今回、自由に話せたことで、自分と同じような想いを抱いている人が多いことに気付きました。それだけでも、なんだか勇気をもらえました(笑)」 - 『いろんな選択肢があれば、問題もチャンスに変わる』
<保険会社・女性> - 「勤務先で、女性活躍推進のプロジェクトメンバーを務めていたこともあり、今日のテーマにはとても興味がありました。社内では意外と、未婚・既婚など、立場が違うと本音で話しにくいことも多いんです。こどもがいる人の中には"独身の人はいいよね。私たち超大変で..."みたいな空気を出す人もいて。今日のように、「バックグランドが違って当たり前」の場で、同じラインに立って、意識の高い人たちと話せるというのは、すごいことだと思います。
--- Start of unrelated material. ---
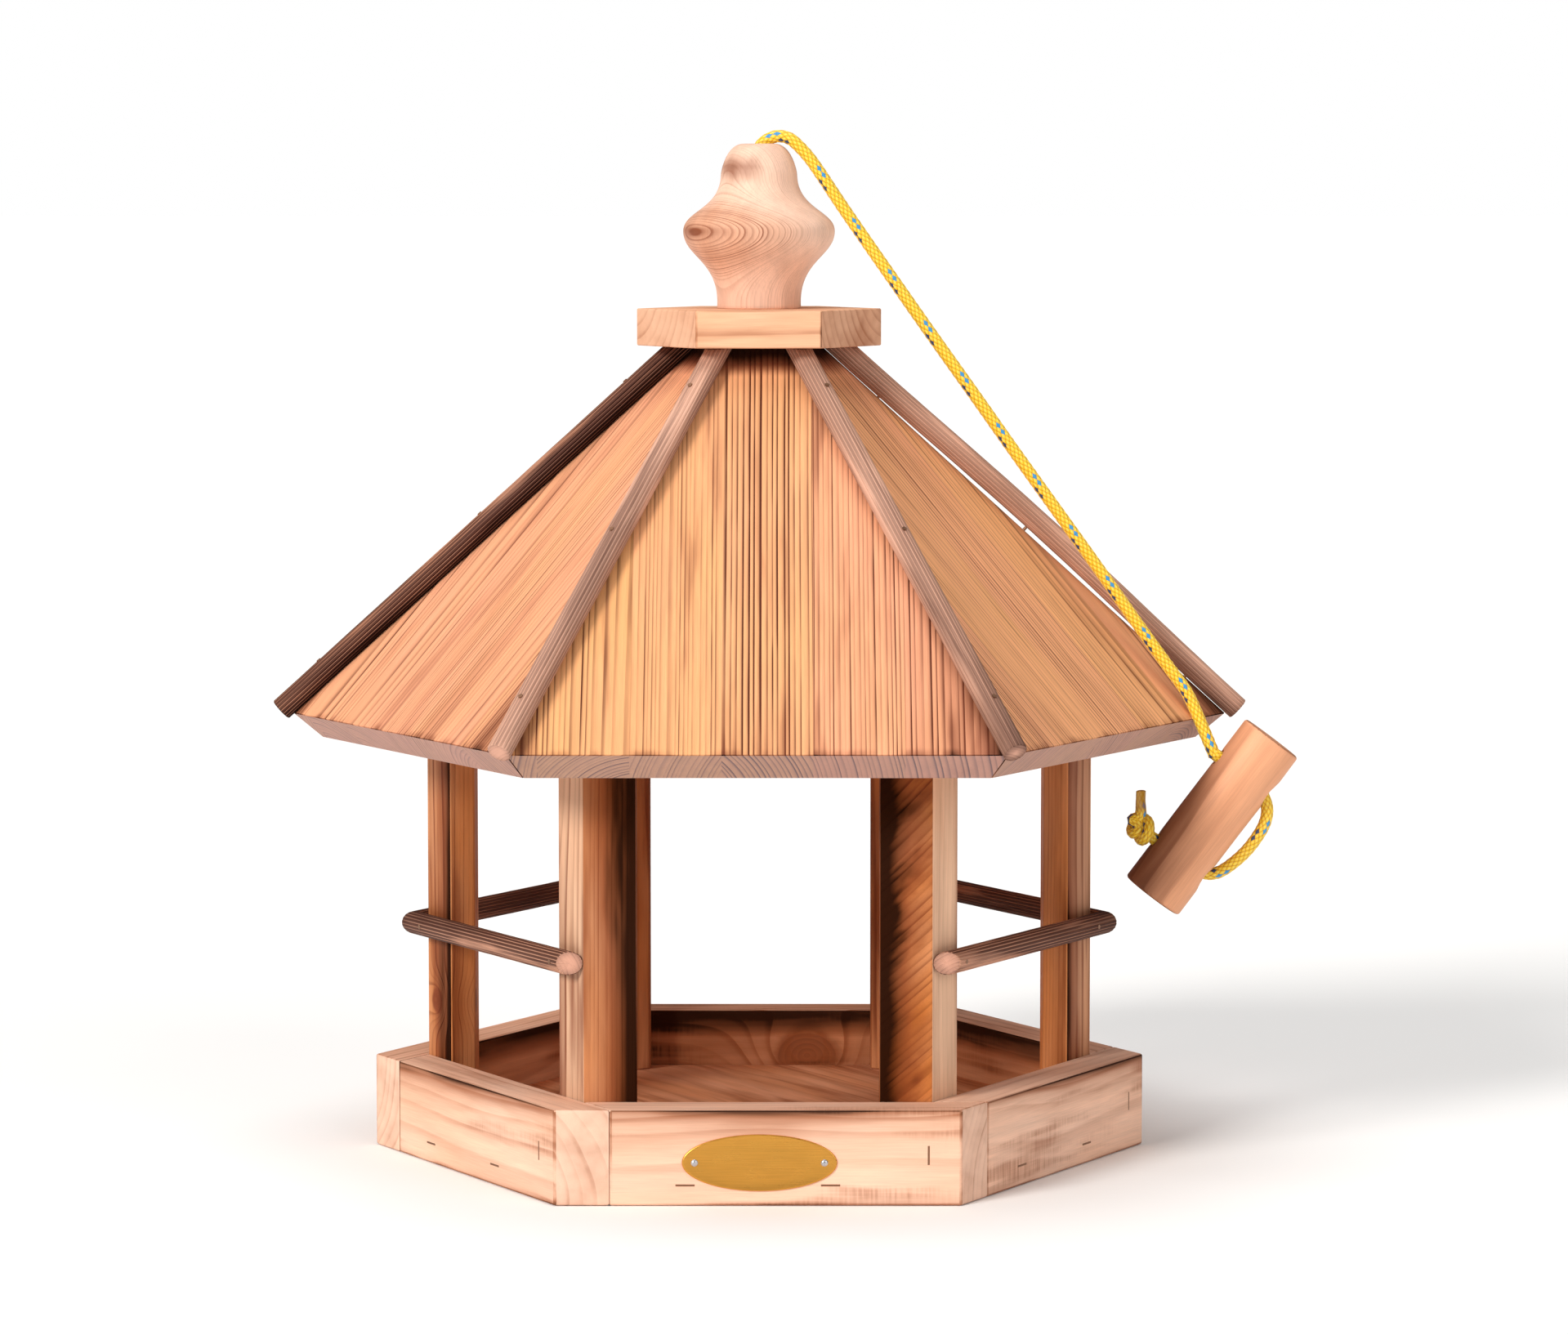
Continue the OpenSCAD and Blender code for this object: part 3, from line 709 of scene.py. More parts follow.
# Tone, scorching, its rise towards the upper or clockwise-most end, and the painted shade
# on the side turned to the ground.
DOWEL_WOOD = {
    "hip_batten_left": (0.95, 0.1, 0.1, 1.25),
    "hip_batten_front_left": (0.32, -0.05, 0.0, 0.1),
    "hip_batten_front_right": (0.35, 0.12, -0.4, 0.1),
    "hip_batten_right": (0.3, 0.0, 0.0, 0.1),
    "hip_batten_back_right": (0.5, 0.1, -0.2, 0.3),
    "hip_batten_back_left": (0.5, 0.05, 0.2, 0.3),
    "perch_front_left": (0.7, 0.1, -0.25, 0.2),
    "perch_front_right": (0.8, 0.12, 0.3, 0.3),
    "perch_back_right": (0.9, 0.2, 0.0, 0.4),
    "perch_back_left": (0.9, 0.2, 0.0, 0.4),
}


def dowel(node, start, direction, radius, cuts, seed, material, lift=None):
    """Ribbed round rod between two cutting planes. It has narrow lengthwise grooves,
    worn shallow in places."""
    ribs, per_rib, rows = 20, 8, 90
    depth, chamfer = 0.36 * MM, 0.35 * MM
    side = direction.cross(Vector((0.3, 0.5, 0.8))).normalized()
    other = direction.cross(side)
    n = ribs * per_rib
    bm = bmesh.new()
    ridge = bm.verts.layers.float.new("ridge")

    def ring(shrink, t_of):
        verts = []
        for k in range(n):
            angle = 2 * math.pi * k / n
            spoke = math.cos(angle) * side + math.sin(angle) * other
            groove = (0.5 + 0.5 * math.cos(ribs * angle)) ** 5
            edge = start + spoke * radius
            t = t_of(edge)
            worn = 0.5 + 0.9 * noise.noise(Vector((math.cos(angle), math.sin(angle), t * 22 + seed)))
            cut = depth * groove * min(max(worn + 0.35, 0.25), 1)
            hollow = 0.1 * MM * noise.noise(Vector((angle * 1.5, t * 60, seed)))
            place = start + direction * t + spoke * (radius - shrink - cut - abs(hollow))
            if lift is not None:
                place += lift(t)
            v = bm.verts.new(place)
            v[ridge] = 1 - groove
            verts.append(v)
        return verts

    def between(f, inset):
        def t_of(edge):
            low = line_meets(edge, direction, cuts[0]) + inset
            high = line_meets(edge, direction, cuts[1]) - inset
            return low + (high - low) * f
        return t_of

    loops = [ring(chamfer, between(0, 0))]
    loops += [ring(0, between(i / rows, chamfer)) for i in range(rows + 1)]
    loops += [ring(chamfer, between(1, 0))]
    skin(bm, loops)
    for loop in (loops[0], loops[-1]):
        centre = bm.verts.new(sum((v.co for v in loop), Vector()) / n)
        centre[ridge] = 0.6
        fan(bm, loop, centre)
    obj = new_object("ribbed_" + node, bm, material)
    tone, level, rise, under = DOWEL_WOOD[node]
    down = np.array([-direction.z, -side.z, -other.z])

    def burn_and_shade(span, normal):
        # Painted shade on the side turned to the ground, darkest on the left batten.
        return level + rise * span[:, 0] + under * np.clip(normal @ down + 0.2, 0, 1), 0.45

    grain_wood(obj, (direction, side, other), (9 * MM, 14 * MM), seed,
               (tone, 0.35, 1.5), burn_and_shade, edge=0.0, round_piece=True, blunt=True)
    sharpen_ends(obj, direction)
    return obj


def sharpen_ends(obj, direction):
    """Marks the rims of end faces as sharp, so that they shade flat."""
    mesh = obj.data
    flat = [abs(p.normal.dot(direction)) > 0.4 and p.loop_total == 3 for p in mesh.polygons]
    ends = {key for p, f in zip(mesh.polygons, flat) if f for key in p.edge_keys}
    sides = {key for p, f in zip(mesh.polygons, flat) if not f for key in p.edge_keys}
    for edge in mesh.edges:
        edge.use_edge_sharp = edge.key in ends and edge.key in sides


def perch(side, azimuth, material):
    """Perch on one side, cut flush with the posts at one end and mitred at the other."""
    node = "perch_" + side
    along, _, outward = side_axes(azimuth)
    low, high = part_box(node)
    radius = (high.z - low.z) / 2
    flat_y = low.y if abs(low.y) > abs(high.y) else high.y
    tray_inner = abs(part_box("tray_board_front")[1].y)
    centre = outward * (tray_inner + radius) + UP * (low.z + high.z) / 2
    planes = [(Vector((0, 0, 0)), Vector((0, 1, 0))), (Vector((0, flat_y, 0)), Vector((0, 1, 0)))]
    planes.sort(key=lambda cut: line_meets(centre, along, cut))
    obj = dowel(node, centre, along, radius, planes, 5 + azimuth / 50, material)
    stand_in(obj, node, "feeder")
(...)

女性には、未だ、こどもが生まれると仕事へのかかわり方を変えなくてはいけないなどの「現実」もあります。でも、それを「問題」にするだけでなく、いろんな選択肢を知ることが、より深く考えるキッカケになると思いました。女性が夢中になれるものや瞬間を、その時々で見つけ、熱中できる社会になっていけばいいなと思います。」 - 『実感したことのなかった"社会の課題"を身近に感じた』
<自営業(ワークショップファシリテーションなど)・女性> - 「働き方に悩む20~30代の女性のためのワークショップを開催しているので、ヒントを得られそうな気がして参加しました。仕事柄、様々な女性の悩みを聞いて、女性は30代を節目に、時間がない・自信が持てない・周りがよく見えて劣等感を抱いてしまう...などの困難にぶつかっていることを実感してきたので、もっと多様性を認める社会になれば...という想いは常に抱いてきました。私自身、北欧で生活した経験から、日本はもっと"楽しむこと"にフォーカスしたほうがいいのではという想いも強く持っています。
今日は、私自身はユニークな働き方を選んできたため、あまり感じたことのなった男女の格差問題や社会の抱える課題について触れることができて良かったです。」